• REQUIREMENT
Find each line with the word "data" and copy it.

• GIVEN MATERIAL
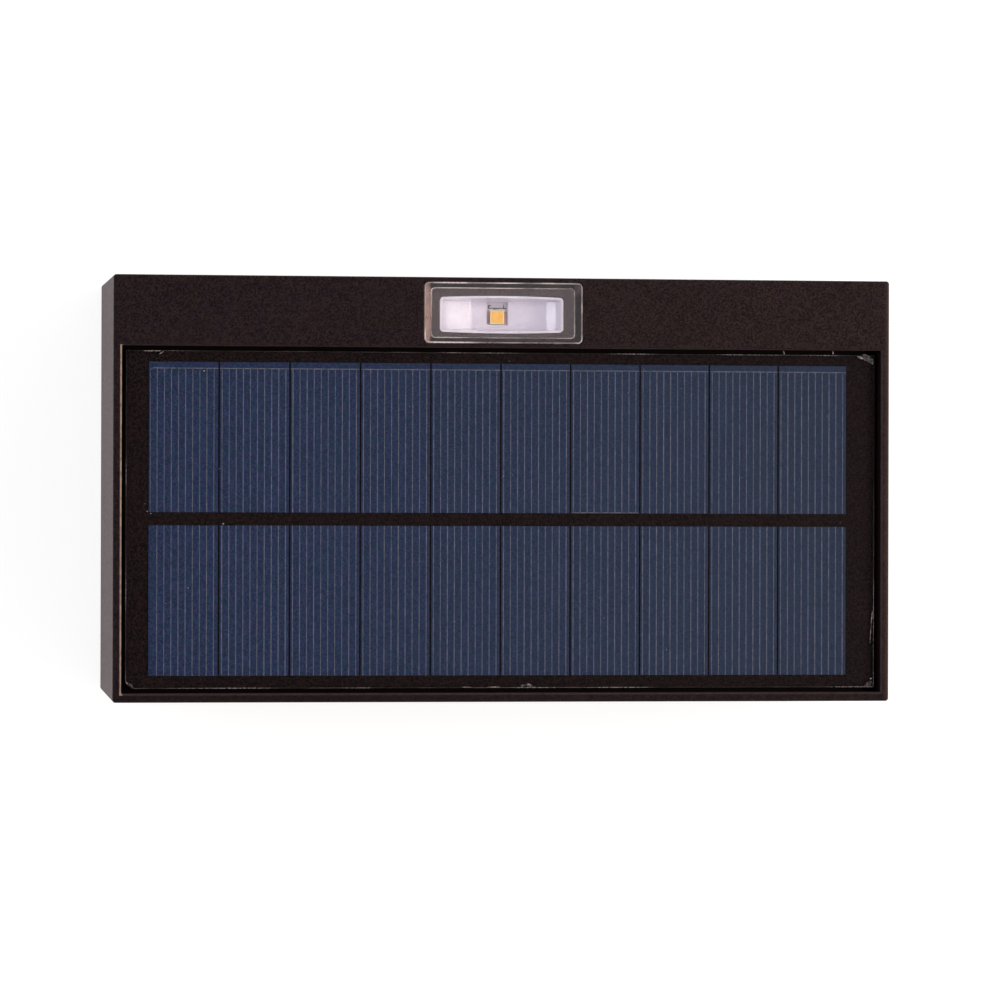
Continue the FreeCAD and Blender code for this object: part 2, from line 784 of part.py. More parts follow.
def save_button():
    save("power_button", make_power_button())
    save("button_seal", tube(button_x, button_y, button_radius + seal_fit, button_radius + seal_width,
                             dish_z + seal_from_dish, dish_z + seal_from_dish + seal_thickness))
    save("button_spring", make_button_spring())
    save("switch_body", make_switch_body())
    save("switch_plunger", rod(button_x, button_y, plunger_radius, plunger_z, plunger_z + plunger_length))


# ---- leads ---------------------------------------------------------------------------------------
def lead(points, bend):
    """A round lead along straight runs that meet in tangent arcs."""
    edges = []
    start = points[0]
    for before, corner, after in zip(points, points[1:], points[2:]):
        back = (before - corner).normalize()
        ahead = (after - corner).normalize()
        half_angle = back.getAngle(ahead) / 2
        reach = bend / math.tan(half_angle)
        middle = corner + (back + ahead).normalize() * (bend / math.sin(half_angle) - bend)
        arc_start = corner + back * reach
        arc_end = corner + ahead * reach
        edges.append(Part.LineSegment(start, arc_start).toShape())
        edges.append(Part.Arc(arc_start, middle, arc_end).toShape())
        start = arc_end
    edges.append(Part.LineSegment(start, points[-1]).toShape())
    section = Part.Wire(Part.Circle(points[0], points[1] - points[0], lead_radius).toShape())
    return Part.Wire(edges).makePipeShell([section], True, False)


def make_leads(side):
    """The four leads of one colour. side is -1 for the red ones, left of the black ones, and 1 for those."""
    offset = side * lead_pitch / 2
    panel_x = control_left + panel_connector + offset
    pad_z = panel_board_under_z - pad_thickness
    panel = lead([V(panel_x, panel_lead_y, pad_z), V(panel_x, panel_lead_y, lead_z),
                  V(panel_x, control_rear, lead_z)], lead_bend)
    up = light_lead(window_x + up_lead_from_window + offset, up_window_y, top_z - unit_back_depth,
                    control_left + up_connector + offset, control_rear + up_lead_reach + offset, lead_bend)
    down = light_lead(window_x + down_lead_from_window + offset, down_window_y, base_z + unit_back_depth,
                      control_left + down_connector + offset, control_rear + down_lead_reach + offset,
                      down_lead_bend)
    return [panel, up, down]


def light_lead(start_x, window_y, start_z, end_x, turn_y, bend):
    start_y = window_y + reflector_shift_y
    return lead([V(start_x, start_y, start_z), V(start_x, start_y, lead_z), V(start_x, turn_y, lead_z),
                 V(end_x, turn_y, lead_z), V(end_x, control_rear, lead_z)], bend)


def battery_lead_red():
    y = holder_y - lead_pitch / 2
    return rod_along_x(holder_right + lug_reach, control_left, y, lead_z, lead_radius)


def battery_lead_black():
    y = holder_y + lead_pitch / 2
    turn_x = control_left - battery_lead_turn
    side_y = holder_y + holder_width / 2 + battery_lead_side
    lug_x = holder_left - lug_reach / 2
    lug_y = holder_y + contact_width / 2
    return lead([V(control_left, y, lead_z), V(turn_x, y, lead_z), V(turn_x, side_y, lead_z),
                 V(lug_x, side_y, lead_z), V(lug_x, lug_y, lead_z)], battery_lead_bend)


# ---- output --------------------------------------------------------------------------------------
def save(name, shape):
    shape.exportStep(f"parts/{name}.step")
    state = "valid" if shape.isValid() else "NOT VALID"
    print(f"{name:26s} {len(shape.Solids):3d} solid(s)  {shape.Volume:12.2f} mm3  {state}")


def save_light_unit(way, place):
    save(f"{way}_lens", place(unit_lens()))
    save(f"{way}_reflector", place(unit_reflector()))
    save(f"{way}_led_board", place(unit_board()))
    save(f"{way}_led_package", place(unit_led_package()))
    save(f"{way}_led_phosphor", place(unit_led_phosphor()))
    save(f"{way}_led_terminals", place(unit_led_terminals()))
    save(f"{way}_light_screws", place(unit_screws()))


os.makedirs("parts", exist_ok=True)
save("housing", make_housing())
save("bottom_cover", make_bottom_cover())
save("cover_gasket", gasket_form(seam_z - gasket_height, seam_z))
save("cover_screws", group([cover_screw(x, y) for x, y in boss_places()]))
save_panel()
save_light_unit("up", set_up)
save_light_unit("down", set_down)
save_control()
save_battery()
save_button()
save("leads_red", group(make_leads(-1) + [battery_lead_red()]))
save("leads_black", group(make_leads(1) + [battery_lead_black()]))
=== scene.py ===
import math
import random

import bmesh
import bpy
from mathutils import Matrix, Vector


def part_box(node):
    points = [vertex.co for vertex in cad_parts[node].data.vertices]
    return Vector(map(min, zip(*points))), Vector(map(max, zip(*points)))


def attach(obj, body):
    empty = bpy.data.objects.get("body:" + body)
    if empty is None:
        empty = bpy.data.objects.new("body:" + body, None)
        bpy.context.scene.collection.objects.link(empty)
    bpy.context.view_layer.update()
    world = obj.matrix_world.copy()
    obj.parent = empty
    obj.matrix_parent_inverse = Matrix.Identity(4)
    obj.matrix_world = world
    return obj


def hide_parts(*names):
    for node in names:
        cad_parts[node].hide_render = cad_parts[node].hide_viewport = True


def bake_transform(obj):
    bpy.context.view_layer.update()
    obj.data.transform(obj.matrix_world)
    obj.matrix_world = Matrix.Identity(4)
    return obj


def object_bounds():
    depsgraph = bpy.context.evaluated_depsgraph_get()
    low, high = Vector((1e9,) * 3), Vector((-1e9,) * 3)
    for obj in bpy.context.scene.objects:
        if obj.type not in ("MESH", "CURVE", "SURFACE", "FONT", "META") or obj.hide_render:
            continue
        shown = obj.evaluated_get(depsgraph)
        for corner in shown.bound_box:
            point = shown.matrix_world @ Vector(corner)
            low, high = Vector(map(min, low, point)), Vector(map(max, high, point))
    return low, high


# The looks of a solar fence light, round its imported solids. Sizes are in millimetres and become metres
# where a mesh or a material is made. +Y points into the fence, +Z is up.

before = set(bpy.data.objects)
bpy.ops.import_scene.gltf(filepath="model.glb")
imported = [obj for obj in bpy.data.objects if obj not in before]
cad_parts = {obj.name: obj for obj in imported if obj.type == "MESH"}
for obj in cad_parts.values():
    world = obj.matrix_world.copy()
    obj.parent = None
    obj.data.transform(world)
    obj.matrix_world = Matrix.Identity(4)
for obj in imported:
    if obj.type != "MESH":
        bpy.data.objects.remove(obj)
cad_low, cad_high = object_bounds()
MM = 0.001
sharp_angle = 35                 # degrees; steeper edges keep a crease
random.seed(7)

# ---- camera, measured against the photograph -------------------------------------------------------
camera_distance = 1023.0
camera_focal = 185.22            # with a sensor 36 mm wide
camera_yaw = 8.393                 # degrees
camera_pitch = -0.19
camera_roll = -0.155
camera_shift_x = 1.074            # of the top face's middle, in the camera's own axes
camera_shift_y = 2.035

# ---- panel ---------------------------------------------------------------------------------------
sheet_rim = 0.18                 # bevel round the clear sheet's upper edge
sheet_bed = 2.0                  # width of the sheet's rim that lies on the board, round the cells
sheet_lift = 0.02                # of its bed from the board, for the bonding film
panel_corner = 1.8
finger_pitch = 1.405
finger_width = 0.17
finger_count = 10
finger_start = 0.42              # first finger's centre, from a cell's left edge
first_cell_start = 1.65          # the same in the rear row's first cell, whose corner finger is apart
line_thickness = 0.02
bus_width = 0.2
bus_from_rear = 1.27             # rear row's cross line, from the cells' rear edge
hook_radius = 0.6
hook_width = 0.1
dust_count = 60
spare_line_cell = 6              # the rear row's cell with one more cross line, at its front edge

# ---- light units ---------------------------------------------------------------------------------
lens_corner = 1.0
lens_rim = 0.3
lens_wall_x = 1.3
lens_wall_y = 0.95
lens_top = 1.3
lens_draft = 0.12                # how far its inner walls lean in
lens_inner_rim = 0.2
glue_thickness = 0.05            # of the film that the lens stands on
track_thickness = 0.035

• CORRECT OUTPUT
    points = [vertex.co for vertex in cad_parts[node].data.vertices]
    empty = bpy.data.objects.get("body:" + body)
        empty = bpy.data.objects.new("body:" + body, None)
    obj.data.transform(obj.matrix_world)
before = set(bpy.data.objects)
imported = [obj for obj in bpy.data.objects if obj not in before]
    obj.data.transform(world)
        bpy.data.objects.remove(obj)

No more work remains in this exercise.